** Supplied data **
———

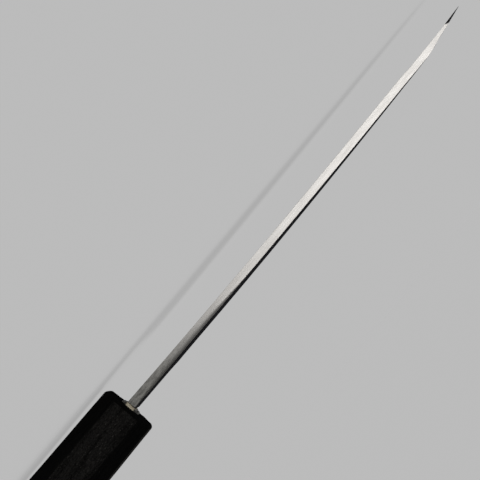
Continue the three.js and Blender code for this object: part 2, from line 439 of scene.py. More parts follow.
def blade_shell():
    """The whole blade as one closed mesh: its two sides, and rounded walls between them."""
    step = BLADE_STEP
    loop, on_edge = blade_outline(step)
    away = outward(loop)
    thickness = np.where(on_edge, 0, bevelled_z(*loop.T) - flat_side_z(*loop.T))
    x, y = loop.T
    usual = SHOULDER_ROUND_SHARE + (1 - SHOULDER_ROUND_SHARE) * smooth(SHOULDER_X, SHOULDER_X + 1, x)
    usual *= 1 - (1 - TIP_ROUND_SHARE) * smooth(*TIP_ROUND_RANGE, x) * (away[:, 1] > 0)
    finger = smooth(*FINGER_EASE_STARTS, x) * (1 - smooth(*FINGER_EASE_ENDS, x)) * (y > SPINE_Y - 0.5)
    round_bevelled = np.minimum(BEVELLED_ROUND, thickness * ROUND_LIMIT) * usual
    round_flat = np.minimum(FLAT_ROUND, thickness * ROUND_LIMIT) * usual
    across, down = (round_bevelled + ease * finger for ease in FINGER_EASE)
    arc = np.linspace(0, math.pi / 2, 9)
    rows = []
    for angle in arc:
        at = loop - away * (down * (1 - math.sin(angle)))[:, None]
        inner = loop - away * down[:, None]
        rows.append(np.column_stack([at, bevelled_z(*inner.T) - across * (1 - math.cos(angle))]))
    for angle in arc[::-2]:
        at = loop - away * (round_flat * (1 - math.sin(angle)))[:, None]
        inner = loop - away * round_flat[:, None]
        rows.append(np.column_stack([at, flat_side_z(*inner.T) + round_flat * (1 - math.cos(angle))]))
    wall_top, wall_bottom = rows[len(arc) - 1], rows[len(arc)]
    held = [wall_top + (wall_bottom - wall_top) * share for share in (0.05, 0.95)]
    rows[len(arc):len(arc)] = held  # they keep the wall's shading flat right up to its corners
    for row in rows:
        row[on_edge, 2] = FLAT_Z
    count = len(loop)
    points = list(rows)
    faces = []
    for i in range(len(rows) - 1):
        for j in range(count):
            k = (j + 1) % count
            faces.append((i * count + j, i * count + k, (i + 1) * count + k, (i + 1) * count + j))
    x = np.arange(HEEL_X - 3, TIP_X, step)
    ridge = np.stack([x, ridge_y(x)], axis=1)
    micro = np.stack([x, edge_y(x) + MICRO_BEVEL], axis=1)
    hollow_x = x[(x > HOLLOW_FROM) & (x < HOLLOW_TO)]
    hollow = [np.stack([hollow_x, y], axis=1) for y in hollow_span(hollow_x)]
    for row, creases, surface, turned in (
        (0, [ridge, micro], bevelled_z, False),
        (len(rows) - 1, hollow, flat_side_z, True),
    ):
        flat, triangles = side_mesh(rows[row][:, :2], creases, step)
        first = sum(map(len, points))
        added = flat[count:]
        points.append(np.column_stack([added, surface(*added.T)]))

        def index(i):
            return row * count + i if i < count else first + i - count

        for triangle in triangles:
            face = tuple(index(i) for i in triangle)
            faces.append(face[::-1] if turned else face)
    return np.concatenate(points), faces


def tang_rings():
    """The tang's section with its corners cut, at its end and just inside the neck."""
    rings = []
    for x, (height, thickness) in (
        (TANG_END_X, TANG_END),
        (SHOULDER_X + 1.0, TANG_MOUTH),
    ):
        y, z, cut = height / 2, thickness / 2, TANG_CORNER
        corners = [
            (y, z - cut), (y - cut, z), (-y + cut, z), (-y, z - cut),
            (-y, -z + cut), (-y + cut, -z), (y - cut, -z), (y, -z + cut),
        ]
        rings.append(np.array([(x, *corner) for corner in corners]))
    return rings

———

** To be done **
Set down all of the data above, word for word.

** Written reply **
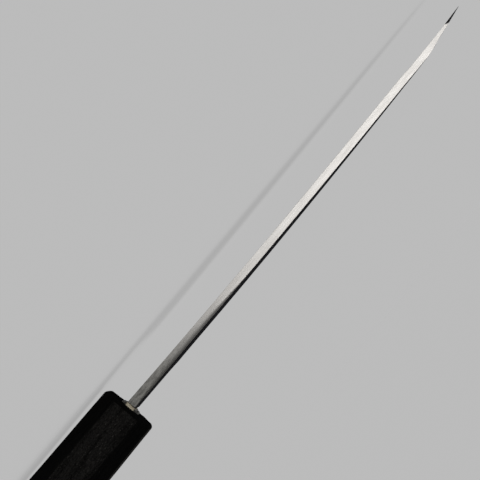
Continue the three.js and Blender code for this object: part 2, from line 439 of scene.py. More parts follow.
def blade_shell():
    """The whole blade as one closed mesh: its two sides, and rounded walls between them."""
    step = BLADE_STEP
    loop, on_edge = blade_outline(step)
    away = outward(loop)
    thickness = np.where(on_edge, 0, bevelled_z(*loop.T) - flat_side_z(*loop.T))
    x, y = loop.T
    usual = SHOULDER_ROUND_SHARE + (1 - SHOULDER_ROUND_SHARE) * smooth(SHOULDER_X, SHOULDER_X + 1, x)
    usual *= 1 - (1 - TIP_ROUND_SHARE) * smooth(*TIP_ROUND_RANGE, x) * (away[:, 1] > 0)
    finger = smooth(*FINGER_EASE_STARTS, x) * (1 - smooth(*FINGER_EASE_ENDS, x)) * (y > SPINE_Y - 0.5)
    round_bevelled = np.minimum(BEVELLED_ROUND, thickness * ROUND_LIMIT) * usual
    round_flat = np.minimum(FLAT_ROUND, thickness * ROUND_LIMIT) * usual
    across, down = (round_bevelled + ease * finger for ease in FINGER_EASE)
    arc = np.linspace(0, math.pi / 2, 9)
    rows = []
    for angle in arc:
        at = loop - away * (down * (1 - math.sin(angle)))[:, None]
        inner = loop - away * down[:, None]
        rows.append(np.column_stack([at, bevelled_z(*inner.T) - across * (1 - math.cos(angle))]))
    for angle in arc[::-2]:
        at = loop - away * (round_flat * (1 - math.sin(angle)))[:, None]
        inner = loop - away * round_flat[:, None]
        rows.append(np.column_stack([at, flat_side_z(*inner.T) + round_flat * (1 - math.cos(angle))]))
    wall_top, wall_bottom = rows[len(arc) - 1], rows[len(arc)]
    held = [wall_top + (wall_bottom - wall_top) * share for share in (0.05, 0.95)]
    rows[len(arc):len(arc)] = held  # they keep the wall's shading flat right up to its corners
    for row in rows:
        row[on_edge, 2] = FLAT_Z
    count = len(loop)
    points = list(rows)
    faces = []
    for i in range(len(rows) - 1):
        for j in range(count):
            k = (j + 1) % count
            faces.append((i * count + j, i * count + k, (i + 1) * count + k, (i + 1) * count + j))
    x = np.arange(HEEL_X - 3, TIP_X, step)
    ridge = np.stack([x, ridge_y(x)], axis=1)
    micro = np.stack([x, edge_y(x) + MICRO_BEVEL], axis=1)
    hollow_x = x[(x > HOLLOW_FROM) & (x < HOLLOW_TO)]
    hollow = [np.stack([hollow_x, y], axis=1) for y in hollow_span(hollow_x)]
    for row, creases, surface, turned in (
        (0, [ridge, micro], bevelled_z, False),
        (len(rows) - 1, hollow, flat_side_z, True),
    ):
        flat, triangles = side_mesh(rows[row][:, :2], creases, step)
        first = sum(map(len, points))
        added = flat[count:]
        points.append(np.column_stack([added, surface(*added.T)]))

        def index(i):
            return row * count + i if i < count else first + i - count

        for triangle in triangles:
            face = tuple(index(i) for i in triangle)
            faces.append(face[::-1] if turned else face)
    return np.concatenate(points), faces


def tang_rings():
    """The tang's section with its corners cut, at its end and just inside the neck."""
    rings = []
    for x, (height, thickness) in (
        (TANG_END_X, TANG_END),
        (SHOULDER_X + 1.0, TANG_MOUTH),
    ):
        y, z, cut = height / 2, thickness / 2, TANG_CORNER
        corners = [
            (y, z - cut), (y - cut, z), (-y + cut, z), (-y, z - cut),
            (-y, -z + cut), (-y + cut, -z), (y - cut, -z), (y, -z + cut),
        ]
        rings.append(np.array([(x, *corner) for corner in corners]))
    return rings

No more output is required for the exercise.